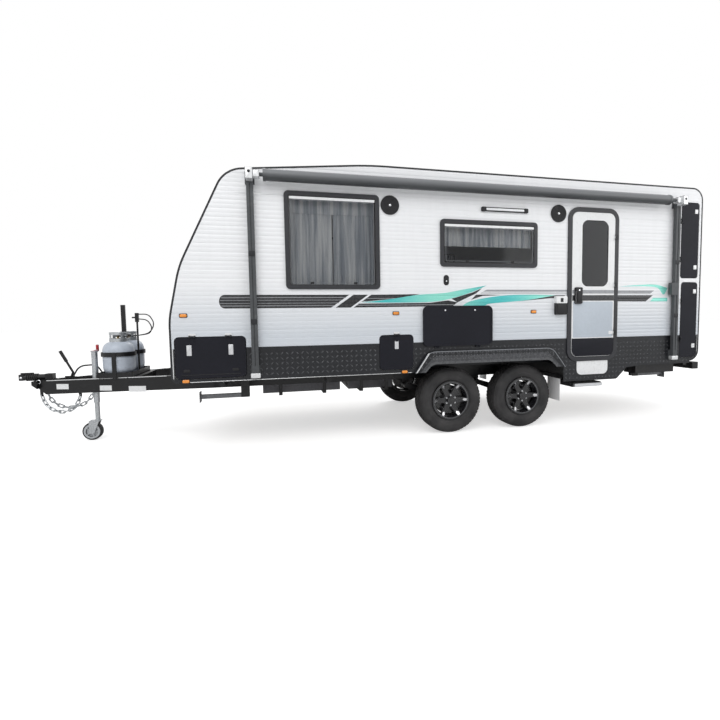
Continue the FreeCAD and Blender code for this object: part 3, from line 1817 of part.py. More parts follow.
def steady_brackets():
    front = steady_bracket(steady_front_x, -1)
    rear = steady_bracket(steady_rear_x, 1)
    return both_sides(group([front, rear]))


def water_tanks():
    shapes = []
    for x0, x1 in tank_x:
        top = rail_top_z - cross_depth - seat_gap
        shapes.append(box(x0, x1, -tank_half, tank_half, top - tank_depth, top))
    return group(shapes)


def stowage_box():
    """The closed box under the tail on the door side."""
    x1 = body_length - stow_trail
    y = -half_width + stow_inset
    return box(x1 - stow_length, x1, y, y + stow_width, stow_low_z, rail_top_z - seat_gap)


def rear_bumper():
    run = rail_end_x - rail_start_x - cross_width
    x0 = rail_start_x + run * cross_share[-1] + cross_width + seat_gap
    x1 = body_length + bar_out
    shapes = []
    for side in (-1, 1):
        y0, y1 = sorted((side * (bar_arm_y - rail_width / 2), side * (bar_arm_y + rail_width / 2)))
        shapes.append(box(x0, x1, y0, y1, bar_z - bar_height / 2, bar_z + bar_height / 2))
    shapes.append(box(
        x1, x1 + bar_depth, -bar_half, bar_half, bar_z - bar_height / 2, bar_z + bar_height / 2,
    ))
    post_x0 = x1
    shapes.append(box(
        post_x0, post_x0 + bar_depth / 2, spare_y - spare_post / 2, spare_y + spare_post / 2,
        bar_z, spare_z + spare_post,
    ))
    shapes.append(rod(V(post_x0, spare_y, spare_z), V(spare_seat_x(), spare_y, spare_z), spare_drum_r))
    return fuse(shapes)


def spare_seat_x():
    """Where the spare's hub face meets its mount, with the tyre clear of the post."""
    behind = tyre_width - spoke_face - spoke_thick - hub_back
    return body_length + bar_out + bar_depth / 2 + behind + spare_clear


def spare_outer_x():
    return spare_seat_x() + seat_gap + spoke_face + spoke_thick + hub_back


def spare_of(shape):
    placed = shape.copy()
    placed.rotate(V(0, 0, 0), V(0, 0, 1), 90)
    placed.translate(V(spare_outer_x(), spare_y, spare_z))
    return placed


def air_conditioner():
    x0, x1 = cooler_x
    low = Part.makePolygon([
        V(x0, -cooler_half, roof_top_z), V(x1, -cooler_half, roof_top_z),
        V(x1, cooler_half, roof_top_z), V(x0, cooler_half, roof_top_z), V(x0, -cooler_half, roof_top_z),
    ])
    t = cooler_taper
    z = roof_top_z + cooler_height
    high = Part.makePolygon([
        V(x0 + t * 2, -cooler_half + t, z), V(x1 - t, -cooler_half + t, z),
        V(x1 - t, cooler_half - t, z), V(x0 + t * 2, cooler_half - t, z), V(x0 + t * 2, -cooler_half + t, z),
    ])
    return Part.makeLoft([low, high], True, True)


def roof_hatch(x):
    half = roof_hatch_half
    inner = half - roof_hatch_taper
    kerb = box(x - half, x + half, -half, half, roof_top_z, roof_top_z + roof_hatch_height / 2)
    rings = []
    for reach, z in ((half, roof_top_z + roof_hatch_height / 2), (inner, roof_top_z + roof_hatch_height)):
        rings.append(Part.makePolygon([
            V(x - reach, -reach, z), V(x + reach, -reach, z), V(x + reach, reach, z),
            V(x - reach, reach, z), V(x - reach, -reach, z),
        ]))
    return fuse([kerb, Part.makeLoft(rings, True, True)])


def partitions():
    """The boot's bulkhead and lid, and the tail locker's own plates, each a seat's gap from the next."""
    wall, gap = liner_wall, seat_gap
    boot_top = boot_opening[3] + wall
    locker_x, locker_end = lower_locker[0] - wall * 2, body_length - end_wall
    back = -locker_inner_y
    inside = locker_x + wall + gap
    plates = [
        box(boot_depth_x, boot_depth_x + wall, -inner_half, inner_half, floor_top_z, boot_top),
        box(end_wall, boot_depth_x - gap, -inner_half, inner_half, boot_top - wall, boot_top),
        box(locker_x, locker_x + wall, -inner_half, back, floor_top_z, upper_locker[3] + wall),
        box(inside, locker_end, back - wall, back, floor_top_z, upper_locker[3] + wall),
        box(inside, locker_end, -inner_half, back - wall - gap, lower_locker[3], upper_locker[2]),
        box(inside, locker_end, -inner_half, back - wall - gap, upper_locker[3], upper_locker[3] + wall),
    ]
    within = body_block(end_wall, -inner_half, inner_half)
    return group([plate.common(within) for plate in plates])


tyre = wheel_tyre()
driven_rim = wheel_rim(True)
spare_rim_shape = wheel_rim(False)

parts = {
    "left_wall": left_wall(),
    "right_wall": right_wall(),
    "front_wall": front_wall(),
    "roof": roof(),
    "rear_wall": rear_wall(),
    "floor": floor(),
    "edge_mouldings": edge_mouldings(),
    "skirts": skirts(),
    "wheel_arches": wheel_arches(),
    "wall_frames": group([window_frames(), door_frame()]),
    "window_panes": window_panes(),
    "curtains": curtains(),
    "entry_door": entry_door(),
    "door_glass": door_glass(),
    "hinges": hinges(),
    "boot_door_left": boot_door_left(),
    "boot_door_right": boot_door_right(),
    "service_hatch": service_hatch(),
    "locker_door_upper": locker_door_upper(),
    "locker_door_lower": locker_door_lower(),
    "picnic_table": picnic_table(),
    "awning_roll": awning_roll(),
    "awning_arms": awning_arms(),
    "side_fittings": side_fittings(),
    "lamps": group([marker_lamps(), tail_lamps()]),
    "chassis_rails": chassis_rails(),
    "cross_members": group([
        cross_members(), drawbar_brace(), steady_brackets(), step_housing(), flap_bars(), tank_straps(),
        stowage_box(),
    ]),
    "drawbar_arms": drawbar_arms(),
    "coupling": coupling(),
    "handbrake_lever": handbrake_lever(),
    "safety_chains": safety_chains(),
    "jockey_tube": jockey_tube(),
    "jockey_leg": jockey_leg(),
    "jockey_fork": jockey_fork(),
    "jockey_wheel": jockey_wheel(),
    "gas_bottles": gas_bottles(),
    "gas_rack": gas_rack(),
    "gas_hoses": gas_hoses(),
    "suspension_arms": suspension_arms(),
    "coil_springs": coil_springs(),
    "entry_step": entry_step(),
    "mud_flaps": mud_flaps(),
    "water_tanks": water_tanks(),
    "rear_bumper": rear_bumper(),
    "spare_tyre": spare_of(tyre),
    "spare_rim": spare_of(spare_rim_shape),
    "roof_fittings": group([air_conditioner()] + [roof_hatch(x) for x in roof_hatch_x]),
    "partitions": partitions(),
}

for x, end in zip(axle_places(), ("front", "rear")):
    for side, hand in ((-1, "left"), (1, "right")):
        parts[f"tyre_{end}_{hand}"] = at_wheel(tyre, x, side)
        parts[f"rim_{end}_{hand}"] = at_wheel(driven_rim, x, side)

for x, direction, end in ((steady_front_x, -1, "front"), (steady_rear_x, 1, "rear")):
    leg = steady(x, direction)
    parts[f"steady_{end}_left"] = leg
    parts[f"steady_{end}_right"] = mirrored(leg)

# The origin is under the middle of the whole vehicle, on the ground.
front_reach = drawbar_tip_x - coupling_reach
rear_reach = spare_outer_x() + hub_cap_height - spoke_face
left_reach = -(half_width + roll_out + roll_cap_r)
right_reach = half_width + skirt_skin + flare_proud
to_origin = V(-(front_reach + rear_reach) / 2, -(left_reach + right_reach) / 2, 0)

if __name__ == "__main__":
    os.makedirs("parts", exist_ok=True)
    for name, shape in parts.items():
        placed = shape.copy()
        placed.translate(to_origin)
        placed.exportStep(f"parts/{name}.step")
        print(name, len(placed.Solids), placed.isValid(), round(placed.Volume / 1e6, 3))
    print("shift", to_origin)
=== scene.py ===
import math
import random

import bmesh
import bpy
from mathutils import Matrix, Vector
from mathutils.bvhtree import BVHTree


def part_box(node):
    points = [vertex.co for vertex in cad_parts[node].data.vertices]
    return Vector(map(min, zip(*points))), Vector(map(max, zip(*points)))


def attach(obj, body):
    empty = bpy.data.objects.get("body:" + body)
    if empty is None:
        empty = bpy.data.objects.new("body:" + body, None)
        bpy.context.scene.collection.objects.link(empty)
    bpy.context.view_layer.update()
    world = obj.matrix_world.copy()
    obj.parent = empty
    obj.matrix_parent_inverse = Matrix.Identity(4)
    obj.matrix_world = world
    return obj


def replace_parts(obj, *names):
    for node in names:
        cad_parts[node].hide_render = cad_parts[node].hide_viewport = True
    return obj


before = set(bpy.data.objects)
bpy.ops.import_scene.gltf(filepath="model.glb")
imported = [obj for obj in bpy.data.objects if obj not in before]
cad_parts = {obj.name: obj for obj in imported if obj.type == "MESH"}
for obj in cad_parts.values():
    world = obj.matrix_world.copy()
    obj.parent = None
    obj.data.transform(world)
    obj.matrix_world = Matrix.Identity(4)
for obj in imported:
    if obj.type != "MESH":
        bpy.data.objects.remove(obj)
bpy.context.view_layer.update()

# Places that everything follows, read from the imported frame, in metres
near_lo, near_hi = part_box("left_wall")
far_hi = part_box("right_wall")[1]
front_x = near_lo.x
body_length = near_hi.x - near_lo.x
mid_y = (near_lo.y + far_hi.y) / 2
half = (far_hi.y - near_lo.y) / 2
roof_z = near_hi.z
skirt_lo, skirt_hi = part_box("skirts")
skirt_top = 1.05
NEAR, FAR = -1, 1
SIDES = {NEAR: "near", FAR: "far"}
UP = Vector((0, 0, 1))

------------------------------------

## Prompt:
Give back exactly the stretch that opens on the line with "# The origin" and closes on the line with "before = set(bpy.data.objects)".

## Exercise output:
# The origin is under the middle of the whole vehicle, on the ground.
front_reach = drawbar_tip_x - coupling_reach
rear_reach = spare_outer_x() + hub_cap_height - spoke_face
left_reach = -(half_width + roll_out + roll_cap_r)
right_reach = half_width + skirt_skin + flare_proud
to_origin = V(-(front_reach + rear_reach) / 2, -(left_reach + right_reach) / 2, 0)

if __name__ == "__main__":
    os.makedirs("parts", exist_ok=True)
    for name, shape in parts.items():
        placed = shape.copy()
        placed.translate(to_origin)
        placed.exportStep(f"parts/{name}.step")
        print(name, len(placed.Solids), placed.isValid(), round(placed.Volume / 1e6, 3))
    print("shift", to_origin)
=== scene.py ===
import math
import random

import bmesh
import bpy
from mathutils import Matrix, Vector
from mathutils.bvhtree import BVHTree


def part_box(node):
    points = [vertex.co for vertex in cad_parts[node].data.vertices]
    return Vector(map(min, zip(*points))), Vector(map(max, zip(*points)))


def attach(obj, body):
    empty = bpy.data.objects.get("body:" + body)
    if empty is None:
        empty = bpy.data.objects.new("body:" + body, None)
        bpy.context.scene.collection.objects.link(empty)
    bpy.context.view_layer.update()
    world = obj.matrix_world.copy()
    obj.parent = empty
    obj.matrix_parent_inverse = Matrix.Identity(4)
    obj.matrix_world = world
    return obj


def replace_parts(obj, *names):
    for node in names:
        cad_parts[node].hide_render = cad_parts[node].hide_viewport = True
    return obj


before = set(bpy.data.objects)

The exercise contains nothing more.